Columbia’s Student Government Association executive board plans to focus on better student engagement, acquiring more resources and increasing the number of student initiatives for the 2018-2019 academic year.

“We’ve had meetings, we’ve had sit-downs and we’re ready for this year,” said Kierah King, a junior dance major and SGA executive vice president. “This year is the first time we’ve had an all-women [executive] board, and I’m excited about that.”

In addition to acting as a voice for students, one of SGA’s goals is to remake its social media platforms, said Jazmin Bryant, a junior cinema art and science major and SGA president.

“We plan to put our stamp on it and make video content for SGA,” Bryant said. “That goes back to accessibility and making sure students can match a face to a name.”

SGA will also recruit more students to become senators and attend meetings in the The Loft, 916 S. Wabash Ave., every Tuesday at 5 p.m., including the Meet SGA event Sept. 4 at the 623 S. Wabash Ave.

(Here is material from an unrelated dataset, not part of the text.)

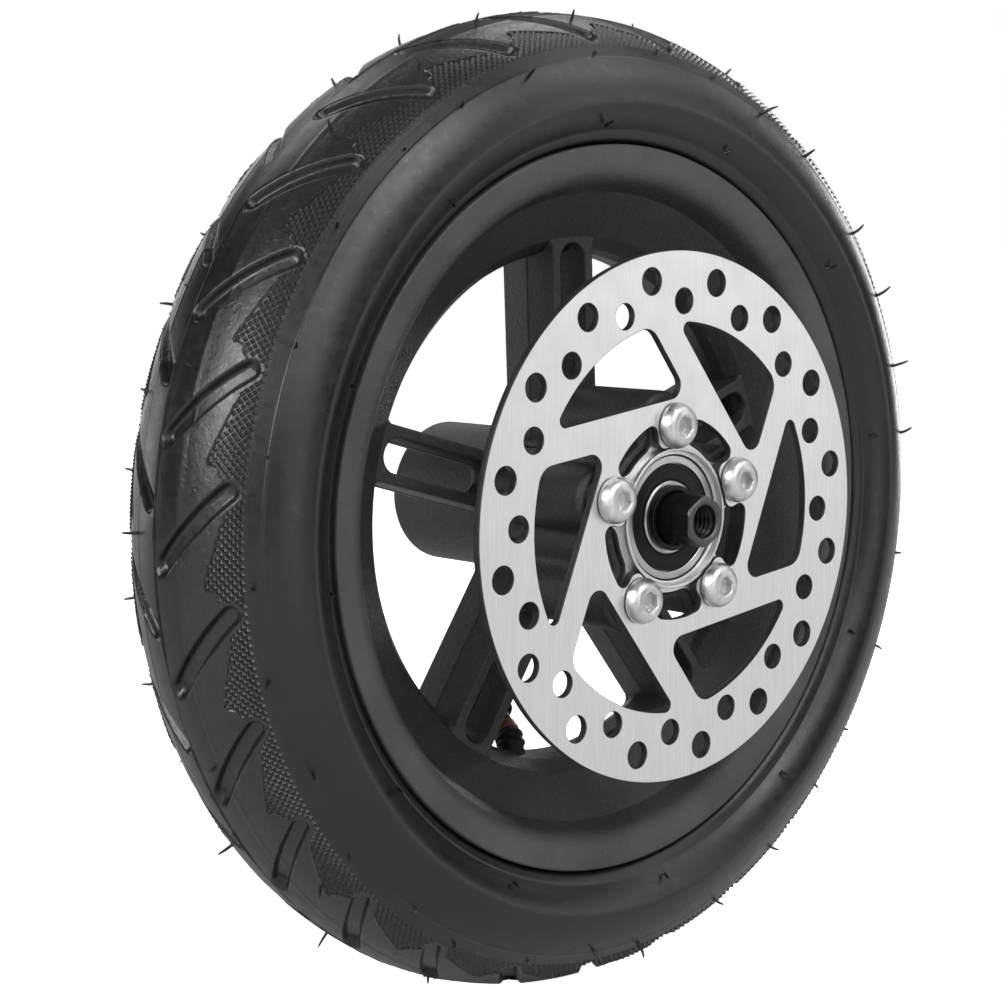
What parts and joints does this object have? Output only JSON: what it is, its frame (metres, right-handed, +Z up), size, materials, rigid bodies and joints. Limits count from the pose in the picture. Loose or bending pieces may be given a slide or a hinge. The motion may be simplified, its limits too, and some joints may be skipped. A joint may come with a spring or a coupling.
{
  "type": "scooter wheel with brake disc",
  "caption": "Small pneumatic scooter wheel: tyre and tube on a black cast rim with twin-bar spokes, drilled brake disc bolted to the hub, and a fixed tapped axle in sealed ball bearings.",
  "frame": {"origin": "the wheel's centre, on the spin axis and in the tyre's centre plane", "axes": "+Y along the spin axis from the brake disc side to the plain side, +Z up, +X to the right seen from the disc side"},
  "size_m": [0.2282, 0.0966, 0.2282],
  "materials": {
    "tyre_rubber": "matt moulded rubber",
    "tube_rubber": "smooth",
    "rim_black": "cast aluminium with a fine-textured matt black coat",
    "disc_steel": "brushed",
    "bolt_zinc": "bright plated",
    "bearing_steel": "ground",
    "seal_rubber": "satin",
    "axle_black": "blackened",
    "valve_brass": "machined",
    "cap_plastic": "matt"
  },
  "bodies": {
    "axle_assembly": {"axle": "axle_black", "bearing_spacer_tube": "bearing_steel", "front_axle_collar": "axle_black", "rear_axle_collar": "axle_black", "front_bearing_inner_race": "bearing_steel", "rear_bearing_inner_race": "bearing_steel"},
    "wheel": {"tyre": "tyre_rubber", "inner_tube": "tube_rubber", "valve_stem": "valve_brass", "valve_core": "valve_brass", "rim_and_hub_casting": "rim_black", "brake_disc": "disc_steel", "disc_bolt_1": "bolt_zinc", "disc_bolt_2": "bolt_zinc", "disc_bolt_3": "bolt_zinc", "disc_bolt_4": "bolt_zinc", "disc_bolt_5": "bolt_zinc", "front_bearing_outer_race": "bearing_steel", "front_bearing_outside_seal": "seal_rubber", "front_bearing_inside_seal": "seal_rubber", "rear_bearing_outer_race": "bearing_steel", "rear_bearing_outside_seal": "seal_rubber", "rear_bearing_inside_seal": "seal_rubber"},
    "front_ball_set": {"front_bearing_cage": "cap_plastic", "front_bearing_ball_1": "bearing_steel", "front_bearing_ball_2": "bearing_steel", "front_bearing_ball_3": "bearing_steel", "front_bearing_ball_4": "bearing_steel", "front_bearing_ball_5": "bearing_steel", "front_bearing_ball_6": "bearing_steel", "front_bearing_ball_7": "bearing_steel", "front_bearing_ball_8": "bearing_steel"},
    "rear_ball_set": {"rear_bearing_cage": "cap_plastic", "rear_bearing_ball_1": "bearing_steel", "rear_bearing_ball_2": "bearing_steel", "rear_bearing_ball_3": "bearing_steel", "rear_bearing_ball_4": "bearing_steel", "rear_bearing_ball_5": "bearing_steel", "rear_bearing_ball_6": "bearing_steel", "rear_bearing_ball_7": "bearing_steel", "rear_bearing_ball_8": "bearing_steel"},
    "valve_pin": {"valve_pin": "bearing_steel"},
    "valve_cap": {"valve_cap": "cap_plastic"}
  },
  "joints": [
    {"name": "wheel_spin", "type": "hinge", "parent": "axle_assembly", "child": "wheel", "pos_m": [0, 0, 0], "axis": [0, 1, 0], "continuous": true},
    {"name": "front_ball_set_orbit", "type": "hinge", "parent": "axle_assembly", "child": "front_ball_set", "pos_m": [0, -0.0336, 0], "axis": [0, 1, 0], "continuous": true},
    {"name": "rear_ball_set_orbit", "type": "hinge", "parent": "axle_assembly", "child": "rear_ball_set", "pos_m": [0, 0.0354, 0], "axis": [0, 1, 0], "continuous": true},
    {"name": "valve_pin_press", "type": "slide", "parent": "wheel", "child": "valve_pin", "axis": [0.1388, 0.8192, 0.5565], "range_m": [-0.001, 0]},
    {"name": "valve_cap_pull", "type": "slide", "parent": "wheel", "child": "valve_cap", "axis": [0.1388, 0.8192, 0.5565], "range_m": [0, 0.012]}
  ],
  "couplings": [
    {"joint": "front_ball_set_orbit", "follows": "wheel_spin", "ratio": 0.615},
    {"joint": "rear_ball_set_orbit", "follows": "wheel_spin", "ratio": 0.615}
  ]
}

Building.

Bryant said student involvement is important and attending SGA meetings is one way to get involved at the college. Bryant also encouraged students to present ideas to the organization to help create more initiatives.

“The more senators we have, the more initiatives we can put out, the more change we can make in our school,” said Simone Heim, a sophomore cinema art and science major and SGA executive vice president of communications.

King said bringing student feedback to college administration is the most effective route to improving resources.

“I’m taking what you’re saying, and I am personally going into the offices to tell them, ‘This is what students are saying, this is what needs to be fixed, this is how they feel and this is what you need to change,” King said.

Part of SGA’s agenda will be opening communication between students and administrators with town halls to discuss the new Student Center, which is set to open in early 2019, as reported Dec. 7, 2017, by The Chronicle.

Bryant said many students are upset about the new building because they mistakenly believe it is funded by increased tuition rates.

Instead, SGA plans to get students thinking about the positives and excited  for opportunities the building will provide, such as increased student employment, dining options, a new SGA meeting space and possible new funding for future initiatives and scholarships, Bryant said.

“I want [to] give [students] reasons to care, creating incentives and making it a more artistic, free [and] fun place for them to be,” Bryant said. “People get caught up in the politics of [SGA] and into the logistical side of things. However, we can have fun too, and we can also be creatives and collaborate.”